Okay! Now, it’s your turn! “Undaunted courage” once did it for Michelle Kwan. What words of wisdom would you offer as your top skater took to Championship ice? I want to know!


One Response to “What’s the magic word?”

  1. If you are passionate about the sport and know what is going on this is a great article. I will engage a skater directly and say what I think-life is too short. Nagasu I have already articulated my thoughts. Mental imagery is so important for Mirai I have told her to dwell on the happiest moment of her life before she starts. (2010 Nationals FS comes to mind) I have never seen her so happy as at that moment at the end.

    Cinsky has to find a happy place as well-when she does watch out-she is nearly unbeatable.

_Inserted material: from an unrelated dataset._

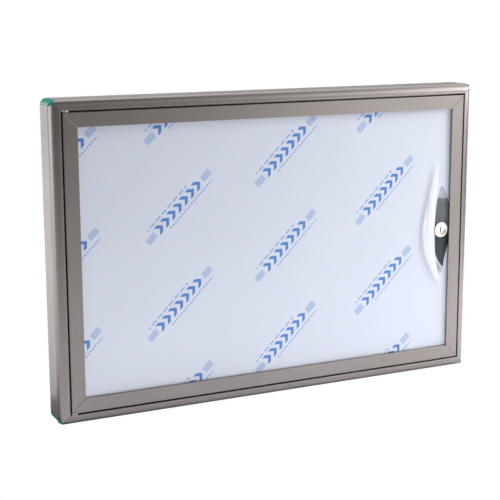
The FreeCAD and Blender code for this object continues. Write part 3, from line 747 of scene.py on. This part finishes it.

Like Nagasu I have noticed when she is happy and thinking about something positive her skating gets spectacular. Both ladies are hindered by deamons in their mind and emotional skaters-Boitano was as well. When they conquer deamons, it is magnificent. Ashley is more consistent and if both fall apart, she will prevail.

    Through all of it remember Mao Asada and falling and indicating “Falling means nothing”. Why? “I am not novice!” This year I am not sure what to make of Men’s, Ladies or Pairs. Dance seems is the most predictable event in terms of outcome-but who watches skating only for the outcome? It is about observing the process to get to the outcome!

    Meryl and Charlie are amazingly consistent and always wow me. Madison and Evan can do very well given the right circumstances, they are struggling to find their collective chi,and I suspect they will have a golden moment. Its Nationals, what’s not to love?

    Jeremy is another emotional skater. With him and Ricky you are spot on, not much else I can say.

    I enjoyed your article very much. I have been following this sport for so many years.